Ceknricek.com – Pemerintah menggandeng dunia usaha asal Uni Eropa (UE) untuk ikut menyuarakan kekecewaan Pemerintah RI, sekaligus membantu proses negosiasi dan diplomasi kepada UE terkait tindakan diskriminasi UE terhadap kelapa sawit asal Indonesia.
Dilansir laman twiter Kementerian Perkonomian (Kemenko), @PerekonomianRI, Kamis (21/3), Menteri Koordinator Bidang Perekonomian Darmin Nasution kembali menyampaikan posisi keras Pemerintah RI dalam menanggapi dirilisnya konsep Delegated Act RED II oleh Komisi Eropa tersebut.

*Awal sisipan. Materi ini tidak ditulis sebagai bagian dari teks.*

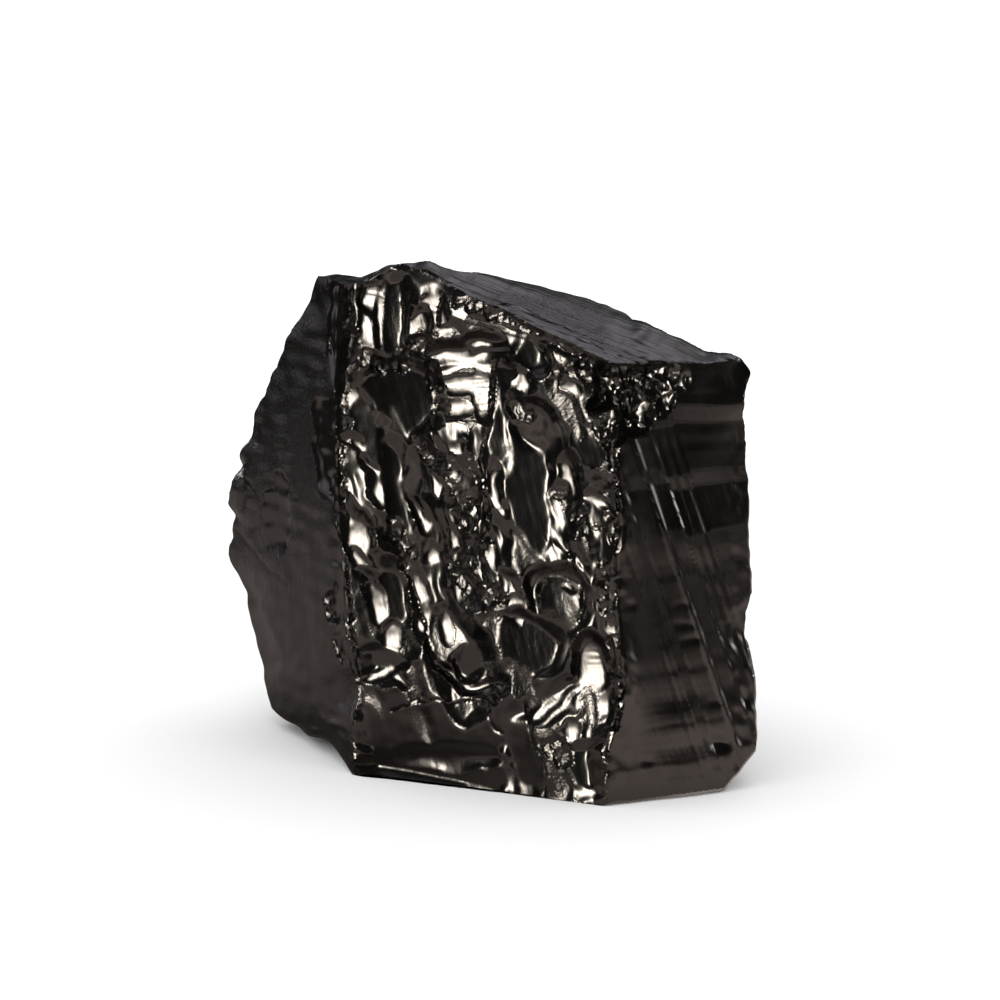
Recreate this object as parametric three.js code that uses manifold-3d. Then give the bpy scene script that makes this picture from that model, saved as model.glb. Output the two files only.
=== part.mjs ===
// A hand-sized chunk of shungite: one broken, glassy black stone that stands on a flat base.
// Millimetres, +Z up. The origin is at the middle of the base's bounding rectangle, on the ground.
//
// The stone is the hull of a few named corners. The shell-shaped hollows that its
// fractures left are scooped out of the hull's faces with stretched balls.

import * as THREE from 'three';
import { ConvexGeometry } from 'three/addons/geometries/ConvexGeometry.js';
import { mergeVertices } from 'three/addons/utils/BufferGeometryUtils.js';
import Module from 'manifold-3d';

const wasm = await Module();
wasm.setup();

// ---------------------------------------------------------------- driving dimensions

// How finely the ball that scoops each hollow is divided.
const BALL_DETAIL = 5;

// How many of its own depths a hollow's ball reaches from its middle into the stone.
const BALL_DEPTHS = 5;

// The corners of the unbroken chunk, from the ground up.
const CORNERS = {
  frontRightFoot: [11.5, -21.6, 0],
  rightFoot: [22.6, -15.7, 0],
  backRightFoot: [21.5, 2, 0],
  backFootRight: [12, 16, 0],
  backFootMiddle: [0, 20, 0],
  backFootLeft: [-14, 17, 0],
  leftHeel: [-17.5, 4, 0],
  frontLeftFoot: [-12.3, -10, 0],
  leftFoot: [-20.9, 9.7, 1.7],

  rightEdgeFoot: [25.5, -13.9, 3.3],
  rightEdgeLow: [25.6, -13.4, 8.3],
  frontLeftShin: [-13.1, -8.1, 16.6],
  frontLeftBulge: [-14.1, -6.2, 31.6],
  leftBulgeLow: [-25.6, 16.7, 15.8],
  leftBulgeHigh: [-25.6, 16.7, 22],
  leftCheek: [-21, 9.2, 34.2],
  leftBrow: [-19, 5.7, 39],

  backHipLeft: [-12, 21.6, 18],
  backHipMiddle: [3, 21.6, 19],
  backHipRight: [14, 17, 15],
  backRightLow: [24, 3, 11],
  backRightHigh: [22.5, 0, 33],
  shoulderLeft: [-11, 8, 41.5],
  shoulderMiddle: [2, 9, 40],
  shoulderRight: [13, 4, 38.5],

  topLeft: [-15.8, -0.3, 46.3],
  topFrontLeft: [-13.1, -5.3, 46.4],
  topFrontRight: [11.8, -17.9, 41.3],
  topRightTip: [24.4, -11.4, 40.1],
  peak: [-7.9, -5.8, 48.4],
  crest: [-2.6, -3.8, 47.8],
  rimLeft: [4.2, -2.8, 46],
  rimMiddle: [9.8, -3.3, 44.7],
  rimRight: [13.6, -5.3, 43.5],
};

// Three corners on each of the chunk's big faces.
const FACES = {
  front: ['frontLeftFoot', 'frontRightFoot', 'topFrontRight'],
  right: ['frontRightFoot', 'rightFoot', 'topRightTip'],
  rightSide: ['topRightTip', 'rightEdgeLow', 'backRightLow'],
  left: ['frontLeftFoot', 'frontLeftBulge', 'leftBulgeHigh'],
  leftRear: ['leftBulgeLow', 'leftBulgeHigh', 'backHipLeft'],
  top: ['topFrontRight', 'topRightTip', 'crest'],
  backRight: ['backRightHigh', 'backHipRight', 'backRightLow'],
  backRightHigh: ['shoulderRight', 'backRightHigh', 'backHipRight'],
  back: ['shoulderMiddle', 'backHipMiddle', 'backHipLeft'],
  backHigh: ['crest', 'shoulderMiddle', 'shoulderLeft'],
  backLow: ['backHipMiddle', 'backHipLeft', 'backFootMiddle'],
  backLowRight: ['backHipRight', 'backHipMiddle', 'backFootRight'],
};

// Every hollow of each face:
//   at     about where the middle of the hollow is; it is moved straight onto the face
//   rim    half the rim's width and half its height, where the hollow cuts a flat face
//   depth  how far the hollow goes into the stone at its middle
//   turn   degrees the hollow is turned on its face
const HOLLOWS = {
  front: [
    { at: [-10.5, -7, 43.5], rim: [2.4, 3.6], depth: 0.7, turn: 0 },
    { at: [-5.4, -9, 44], rim: [3.6, 3], depth: 0.6, turn: -12 },
    { at: [0.5, -12, 42.7], rim: [3.4, 3.2], depth: 1.1, turn: 20 },
    { at: [6.2, -15, 41], rim: [3.4, 2.4], depth: 0.6, turn: -20 },
    { at: [-8.6, -8, 35.3], rim: [4.9, 3.7], depth: 2, turn: 8 },
    { at: [-2.6, -11, 37.6], rim: [3.4, 3], depth: 0.8, turn: 0 },
    { at: [1.6, -13, 36.4], rim: [2.4, 4.8], depth: 0.7, turn: 0 },
    { at: [5.9, -15, 36.5], rim: [3, 3.8], depth: 0.9, turn: 8 },
    { at: [9.4, -17, 33.4], rim: [2.6, 4.6], depth: 0.9, turn: -12 },
    { at: [-3, -11, 32.4], rim: [3.4, 3.4], depth: 1, turn: 0 },
    { at: [-8.2, -9, 27.2], rim: [2, 6], depth: 1.3, turn: 6 },
    { at: [-12.4, -8, 26], rim: [2.6, 5], depth: 0.8, turn: 0 },
    { at: [-4.2, -11, 25.6], rim: [3.2, 4.8], depth: 1, turn: 10 },
    { at: [3.4, -15, 29.2], rim: [3.4, 5.6], depth: 1.7, turn: -8 },
    { at: [9, -18, 25.4], rim: [2.8, 4.8], depth: 0.9, turn: 0 },
    { at: [-9.8, -10, 15.8], rim: [2.4, 8.2], depth: 1.1, turn: 6 },
    { at: [-5.4, -12, 18.6], rim: [2.6, 6], depth: 0.9, turn: 8 },
    { at: [-0.8, -14, 19.8], rim: [3.2, 4.2], depth: 0.8, turn: 0 },
    { at: [3.9, -16, 20.4], rim: [3, 4.6], depth: 0.9, turn: -6 },
    { at: [10.2, -19, 16], rim: [2.6, 4.8], depth: 0.9, turn: 0 },
    { at: [-3.6, -13, 12.6], rim: [4.2, 3.6], depth: 1, turn: 0 },
    { at: [2.2, -16, 12.8], rim: [4.2, 4.2], depth: 1.4, turn: 0 },
    { at: [8, -18, 11.6], rim: [3.4, 3.8], depth: 0.9, turn: 12 },
    { at: [-6.2, -12, 7.2], rim: [6.8, 4.2], depth: 1.4, turn: -6 },
    { at: [-3.1, -14, 2.4], rim: [6.4, 2.2], depth: 1, turn: -4 },
    { at: [2.8, -17, 4.9], rim: [2.4, 5.2], depth: 0.8, turn: 6 },
    { at: [8.2, -19, 5], rim: [3.6, 4.6], depth: 1.1, turn: 10 },
  ],
  right: [
    { at: [14.4, -17, 38], rim: [3.4, 3.4], depth: 0.6, turn: 0 },
    { at: [20.4, -16, 2], rim: [5, 2.2], depth: 0.4, turn: 8 },
  ],
  rightSide: [
    { at: [24.6, -8, 33.6], rim: [4.6, 5], depth: 0.6, turn: 10 },
    { at: [25, -5, 24], rim: [6.6, 6.2], depth: 1.2, turn: -15 },
    { at: [25.2, -8, 13.6], rim: [5.2, 6], depth: 1, turn: 20 },
    { at: [24.6, 1, 31], rim: [5, 6], depth: 1.1, turn: 0 },
    { at: [24.4, -3, 4.6], rim: [6.4, 3.6], depth: 0.9, turn: 0 },
  ],
  left: [
    { at: [-18, 1.6, 26.4], rim: [2.8, 8.6], depth: 0.6, turn: 6 },
  ],
  leftRear: [
    { at: [-20.6, 18, 24.6], rim: [5.6, 6], depth: 1.3, turn: 10 },
    { at: [-20.4, 18, 9.4], rim: [5.6, 5.4], depth: 1.2, turn: -14 },
  ],
  top: [
    { at: [-5.4, -6, 47.6], rim: [3.4, 2], depth: 0.3, turn: 30 },
    { at: [12, -9, 43.4], rim: [7.4, 3], depth: 0.25, turn: -30 },
  ],
  backHigh: [
    { at: [-9, 3, 44.4], rim: [5.6, 5], depth: 0.9, turn: -8 },
    { at: [1.6, 3, 44], rim: [5.8, 4.8], depth: 1, turn: 12 },
    { at: [9.6, 2, 41.6], rim: [4.4, 4.6], depth: 0.8, turn: 0 },
  ],
  back: [
    { at: [-6.6, 13, 34.4], rim: [6.8, 6.6], depth: 1.6, turn: -8 },
    { at: [-13.6, 15, 29.6], rim: [5.2, 6.6], depth: 1.3, turn: 10 },
    { at: [2.4, 14, 31.4], rim: [6.6, 7], depth: 1.5, turn: 16 },
    { at: [-5, 18, 24.6], rim: [7.2, 4.6], depth: 1.1, turn: 0 },
    { at: [-16.4, 10, 36.8], rim: [4.6, 5.4], depth: 1, turn: 0 },
  ],
  backRightHigh: [
    { at: [16.4, 5, 33.6], rim: [5.8, 5.6], depth: 1.3, turn: 14 },
    { at: [10.6, 13, 26.4], rim: [5.6, 6.6], depth: 1.3, turn: -10 },
    { at: [18.4, 8, 23.8], rim: [5, 6.2], depth: 1.2, turn: 0 },
  ],
  backRight: [
    { at: [19, 9, 13.6], rim: [5.8, 5.6], depth: 1.2, turn: 0 },
    { at: [18.6, 8, 4], rim: [6, 3.6], depth: 0.9, turn: 8 },
  ],
  backLow: [
    { at: [-9, 20.6, 11.4], rim: [6, 5.4], depth: 1.2, turn: 12 },
    { at: [-2, 20.8, 5], rim: [5.6, 4.2], depth: 1, turn: -6 },
    { at: [-12.6, 18.6, 3.8], rim: [4.4, 3.6], depth: 0.8, turn: 0 },
  ],
  backLowRight: [
    { at: [4.6, 20.4, 12], rim: [5.4, 5.4], depth: 1.2, turn: -10 },
    { at: [10.6, 17.8, 6.2], rim: [5.4, 5.2], depth: 1.2, turn: 8 },
  ],
};

const SHUNGITE = new THREE.MeshStandardMaterial({ color: 0x191715, roughness: 0.22, metalness: 0.15 });

// ---------------------------------------------------------------- making solids

// Turns a closed three.js geometry into a solid that can be cut.
function toSolid(geometry) {
  const bare = geometry.clone();
  bare.deleteAttribute('normal');
  bare.deleteAttribute('uv');
  const merged = mergeVertices(bare, 1e-4);
  const mesh = new wasm.Mesh({
    numProp: 3,
    vertProperties: new Float32Array(merged.attributes.position.array),
    triVerts: new Uint32Array(merged.index.array),
  });
  return new wasm.Manifold(mesh);
}

// Turns a cut solid back into a three.js geometry.
function toGeometry(solid) {
  const mesh = solid.getMesh();
  const geometry = new THREE.BufferGeometry();
  geometry.setAttribute('position', new THREE.BufferAttribute(mesh.vertProperties, 3));
  geometry.setIndex(new THREE.BufferAttribute(mesh.triVerts, 1));
  geometry.computeVertexNormals();
  return geometry;
}

// ---------------------------------------------------------------- the unbroken chunk

function cornerPoint(name) {
  return new THREE.Vector3(...CORNERS[name]);
}

function chunk() {
  return new ConvexGeometry(Object.keys(CORNERS).map(cornerPoint));
}

// The plane of one big face, looking away from the middle of the chunk.
function facePlane(name) {
  const plane = new THREE.Plane().setFromCoplanarPoints(...FACES[name].map(cornerPoint));
  const middle = new THREE.Box3().setFromPoints(Object.keys(CORNERS).map(cornerPoint))
    .getCenter(new THREE.Vector3());
  return plane.distanceToPoint(middle) > 0 ? plane.negate() : plane;
}

// ---------------------------------------------------------------- the hollows

// The stretched ball that scoops one hollow out of a face. Its own Z axis looks out of the face.
function ball(plane, { at, rim, depth, turn }) {
  const inward = BALL_DEPTHS * depth;
  const rimShare = Math.sqrt(1 - (1 - 1 / BALL_DEPTHS) ** 2);
  const outward = plane.normal;
  const level = new THREE.Vector3(0, 0, 1).cross(outward).normalize();
  const upward = outward.clone().cross(level);
  const middle = plane.projectPoint(new THREE.Vector3(...at), new THREE.Vector3());
  middle.addScaledVector(outward, inward - depth);

  const geometry = new THREE.IcosahedronGeometry(1, BALL_DETAIL);
  geometry.scale(rim[0] / rimShare, rim[1] / rimShare, inward);
  geometry.rotateZ(THREE.MathUtils.degToRad(turn));
  geometry.applyMatrix4(new THREE.Matrix4().makeBasis(level, upward, outward).setPosition(middle));
  return geometry;
}

// ---------------------------------------------------------------- the stone

function stone() {
  let solid = toSolid(chunk());
  for (const [face, hollows] of Object.entries(HOLLOWS)) {
    for (const hollow of hollows) {
      solid = solid.subtract(toSolid(ball(facePlane(face), hollow)));
    }
  }
  const mesh = new THREE.Mesh(toGeometry(solid), SHUNGITE);
  mesh.name = 'stone';
  return mesh;
}

const specimen = new THREE.Group();
specimen.add(stone());

export default specimen;
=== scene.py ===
from collections import namedtuple
from itertools import cycle, islice
from math import atan2, ceil, cos, hypot, pi, radians, sin, sqrt

import bmesh
import bpy
import numpy as np
from mathutils import Matrix, Vector
from mathutils.geometry import delaunay_2d_cdt


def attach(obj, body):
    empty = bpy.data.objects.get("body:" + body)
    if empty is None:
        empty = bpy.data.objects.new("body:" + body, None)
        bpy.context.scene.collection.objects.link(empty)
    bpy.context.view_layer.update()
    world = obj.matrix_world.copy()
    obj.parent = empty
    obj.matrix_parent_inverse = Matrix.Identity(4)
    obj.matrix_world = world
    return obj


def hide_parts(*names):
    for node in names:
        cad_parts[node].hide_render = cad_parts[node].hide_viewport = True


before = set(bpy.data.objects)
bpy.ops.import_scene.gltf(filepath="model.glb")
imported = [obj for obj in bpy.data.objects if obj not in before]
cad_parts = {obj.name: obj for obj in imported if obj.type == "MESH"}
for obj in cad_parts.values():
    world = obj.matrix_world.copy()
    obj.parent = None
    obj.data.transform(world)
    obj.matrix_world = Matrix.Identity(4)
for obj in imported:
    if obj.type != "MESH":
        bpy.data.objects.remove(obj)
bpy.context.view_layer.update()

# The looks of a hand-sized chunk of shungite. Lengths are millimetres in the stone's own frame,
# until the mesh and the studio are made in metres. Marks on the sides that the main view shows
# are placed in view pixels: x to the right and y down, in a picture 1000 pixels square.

MM = 0.001

# --- the main view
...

“Bagi Indonesia, kelapa sawit adalah komoditas yang sangat penting, tercermin dari nilai kontribusi ekspor CPO senilai US$ 17,89 miliar pada 2018. Industri ini berkontribusi hingga 3,5% terhadap PDB. Industri sawit menyerap 19,5 juta tenaga kerja, termasuk 4 juta petani kelapa sawit di dalamnya,” ujar Darmin, dalam forum yang digelar, Rabu (20/3) di kantor Kementerian Luar Negeri, Jakarta.
Menurut Darmin, kelapa sawit juga menjadi bagian penting dalam strategi pemenuhan kebutuhan energi nasional menggantikan bahan bakar fosil. “Target produksinya mencapai 9,1 juta kl, yang dijalankan melalui program mandatori biodiesel (B-20) sejak tahun 2015,” kata Darmin.

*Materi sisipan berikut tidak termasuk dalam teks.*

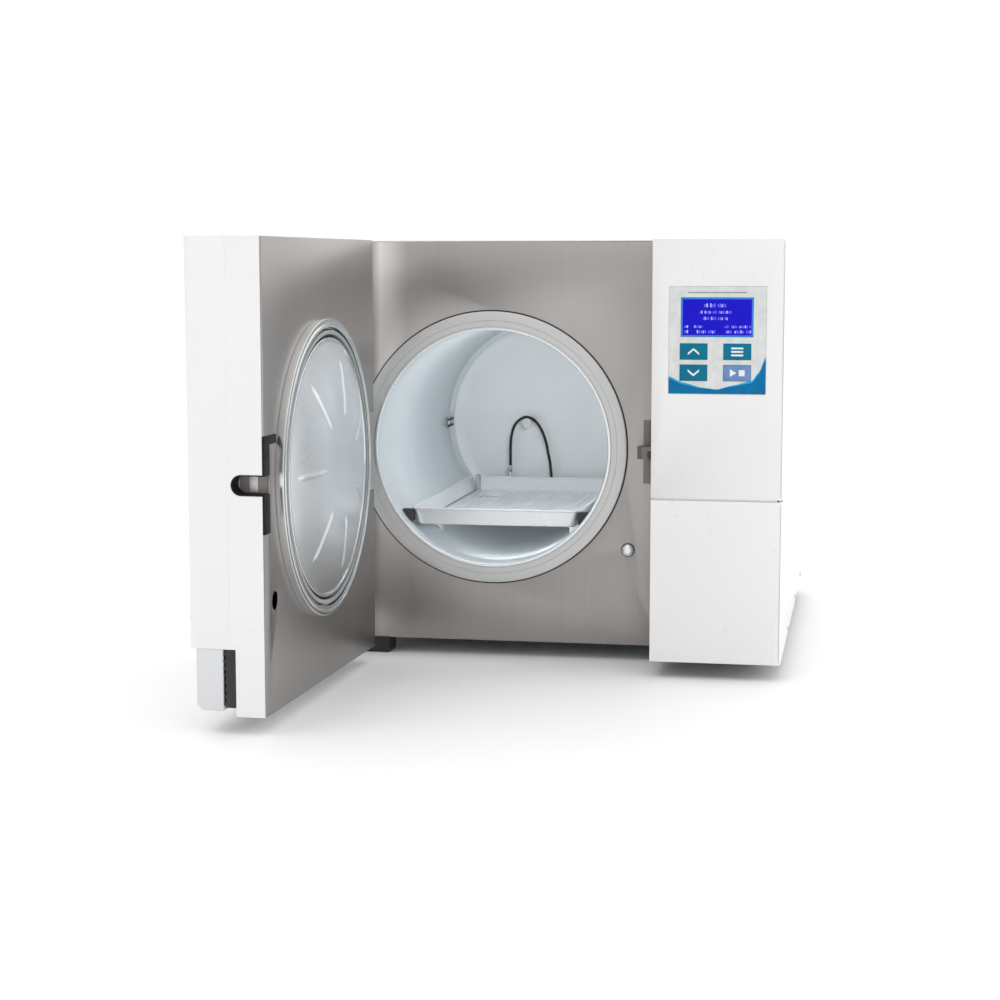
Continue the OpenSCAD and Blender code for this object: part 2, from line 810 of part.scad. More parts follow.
module lock_solenoid() {
    color([0.35, 0.36, 0.38]) difference() {
        union() {
            span(lock_x - 14, lock_x + 14, panel_y + 4, panel_y + 40, lock_z - 14, lock_z + 14);
            span(lock_x - 22, lock_x + 22, panel_y + sheet_t, panel_y + 4.5, lock_z - 14, lock_z + 14);
        }
        rod_y_dir(lock_x, lock_z, panel_y + 1, panel_y + 42, lock_r + fit_gap);
    }
}

module lock_pin() {
    nose = 2.6;
    front = panel_y - 2 - nose;
    length = 42.6;
    color([0.85, 0.85, 0.86])
        translate([lock_x, front, lock_z]) rotate([-90, 0, 0]) rotate_extrude() polygon([
            [0, 0], [lock_r - 3, 0], [lock_r - 1, nose - 1.6], [lock_r, nose], [lock_r, length],
            [0, length]
        ]);
}

module latch_catch() {
    tip_half = 6;
    neck_t = 4;
    color([0.7, 0.7, 0.7]) {
        difference() {
            union() {
                span(col_x + sheet_t, col_x + 4, door_y1 - 33, door_y1 + 3, latch_z - 41, latch_z + 41);
                span(bolt_x, col_x + 2, bolt_y - 8, bolt_y + 8,
                     latch_z + tip_half - neck_t, latch_z + tip_half);
                post(bolt_x, bolt_y, latch_z - tip_half, latch_z + tip_half, 8);
            }
            post(bolt_x, bolt_y, latch_z - 7, latch_z + 7, bolt_r + 0.6);
        }
        span(89.5, 96.5, panel_y - 1, panel_y, 174.5, 236);
    }
}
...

Senada dengan itu, Menko Kemaritiman Luhut Binsar Pandjaitan menegaskan dampak positif dari kelapa sawit terhadap penurunan tingkat kemiskinan. Tak hanya itu, ia juga menyoroti komitmen pemerintah terhadap isu lingkungan.
“Jika kita didiskriminasikan begini dan hampir sekitar 20 juta rakyat terutama petani kecil ikut terdampak, tentu kita akan bereaksi. Apalagi kita bukan negara miskin, kita negara berkembang dan punya potensi bagus. Tak ada toleransi. Ini untuk kepentingan nasional,” tegas Menko Luhut.
Sumber : Kementerian Perekonomian
Pemerintah Indonesia meminta dukungan penuh dari dunia usaha asal Uni Eropa, untuk menyampaikan concern dan keprihatinan Indonesia kepada pemerintahan negara-negara UE melalui investor dari perusahaan yang hadir, terkait tindakan diskriminasi terhadap kelapa sawit.
Indonesia pun akan terus berkolaborasi dengan negara-negara produsen kelapa sawit dalam kerangka organisasi CPOPC dan ASEAN. Tidak hanya untuk mempromosikan keberlanjutan kelapa sawit, tetapi juga untuk mendorong posisi bersama melawan aksi diskriminatif Komisi Eropa.
Sebelumnya berdasarkan kebijakan UE, Komisi Eropa mengeluarkan regulasi turunan (Delegated Act) dari kebijakan Renewable Energy Directive II (RED II) yang mengklasifikasikan sawit sebagai komoditas bahan bakar nabati yang tak berkelanjutan & berisiko tinggi ILUC (Indirect Land Use Change).